Por supuesto, tampoco es que dude de la efectividad de la cultura empresarial japonesa, a ellos les ha dado resultados estupendos. Aunque es claro que ordenar y limpiar, disponer exclusivamente de lo necesario y eliminar lo innecesario no fue un invento de los gerentes asiáticos; estos principios fueron adoptados de una tradición nacional, de una manera de ser y hacer. Los administradores meramente sistematizaron la costumbre y la vaciaron a manera de instructivo. Quién mejor que los trabajadores japoneses para trabajar a la japonesa. Nadie como los alemanes para comportarse a la alemana.
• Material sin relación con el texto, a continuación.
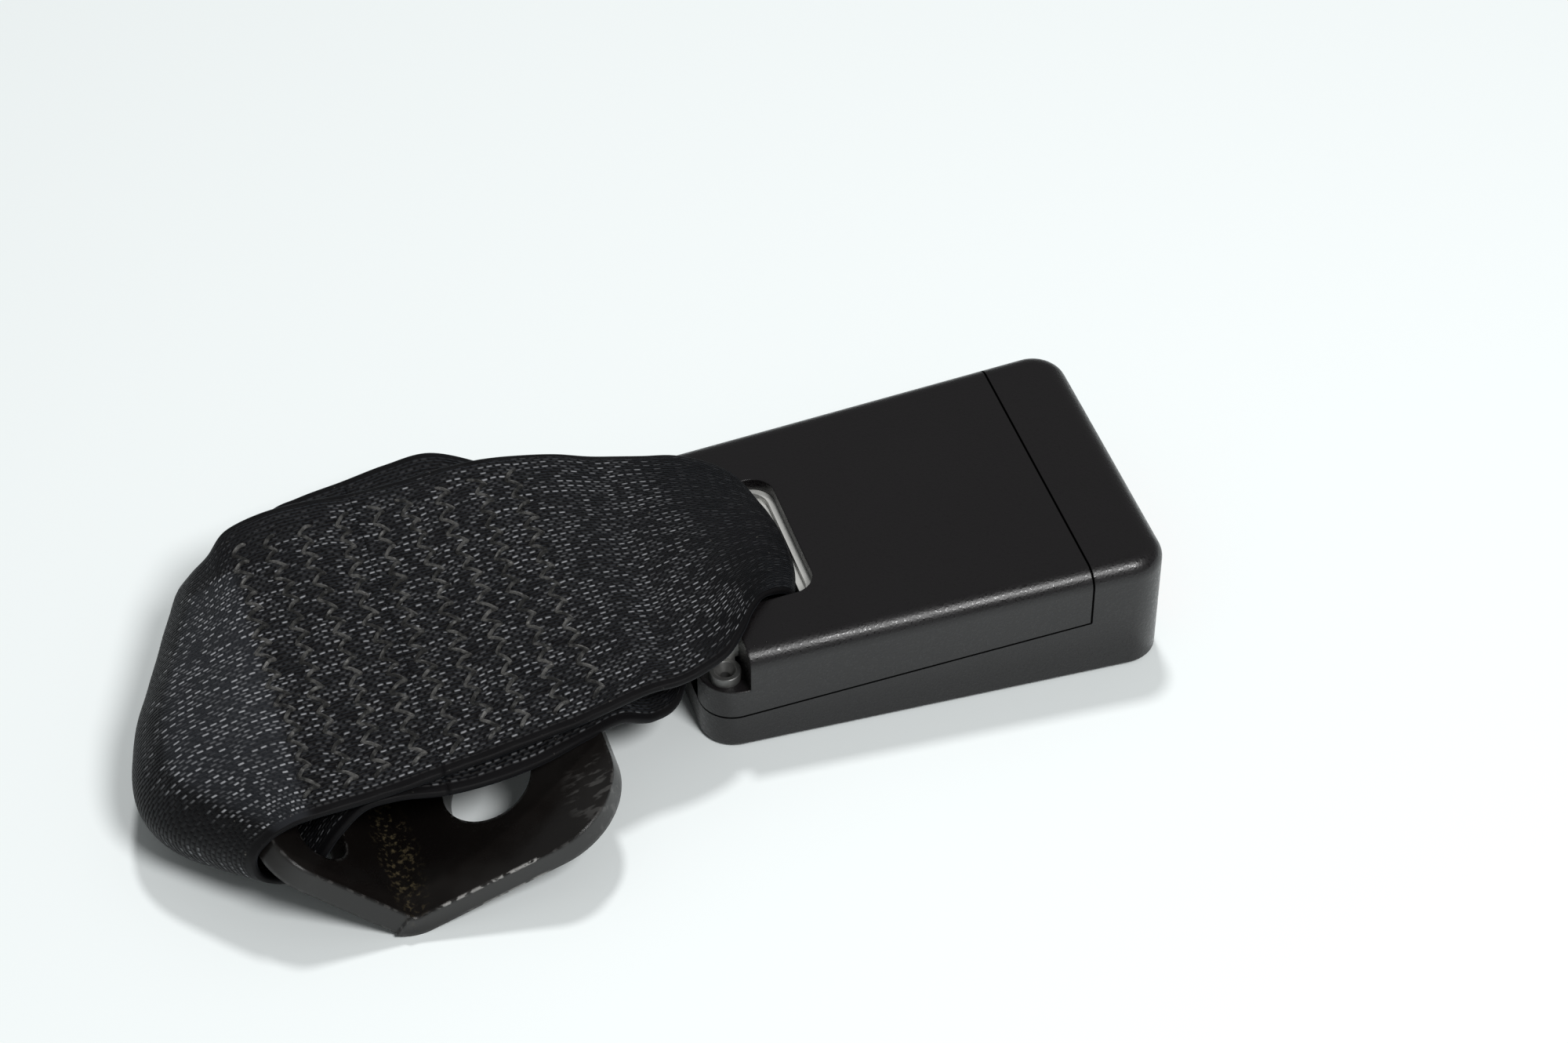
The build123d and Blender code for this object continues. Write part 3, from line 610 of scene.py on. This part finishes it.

La cuestión es que importar sin adaptar, traducir sin adecuar, puede ser, al final, una categórica torpeza. Primero hubo una manera de ser japonés, después se adaptó a la gestión de las empresas. Acá buscamos invertir el proceso: trabajemos como ellos, quizá algún día seamos como ellos.
Si hubiera que elegir alguna tradición de nuestro país como modelo para hacer las cosas; cierta disciplina que, aun teniendo su origen en otro lado haya echado raíces profundas acá; una actividad por la que nos distingamos internacionalmente, que esté poblada de características deseables y cuyos alcances sean fáciles de extender, seguramente no elegiría el futbol. Si como jugamos, queremos dirigir nuestras empresas o nuestra nación; seremos goleados inmisericordemente. Los boxeadores, por su parte, son extraordinariamente disciplinados; trabajan sin parar —recordemos que México es el país de la OCDE en que más horas se trabaja—; entienden que el esfuerzo paga; no esperan dádivas, saben que lo que obtengan lo habrán ganado literalmente con sus propias manos. Por supuesto, en la adaptación habría que pulir algunos detalles: muchos boxeadores llegan a lo más alto sólo para desplomarse —los futbolistas viven desplomados—.
Me gusta imaginar que en algún momento las palabras que se dicen de los boxeadores mexicanos, se dirán de los mexicanos a secas: salen a pelear, lanzan golpes desde el inicio hasta el final; pelean hasta el último segundo buscando ganar. Me gusta imaginar que cuando excepcionalmente salgamos derrotados y nos pregunten por qué seguimos de pie, contestemos: “Soy mexicano, nosotros peleamos hasta el final”.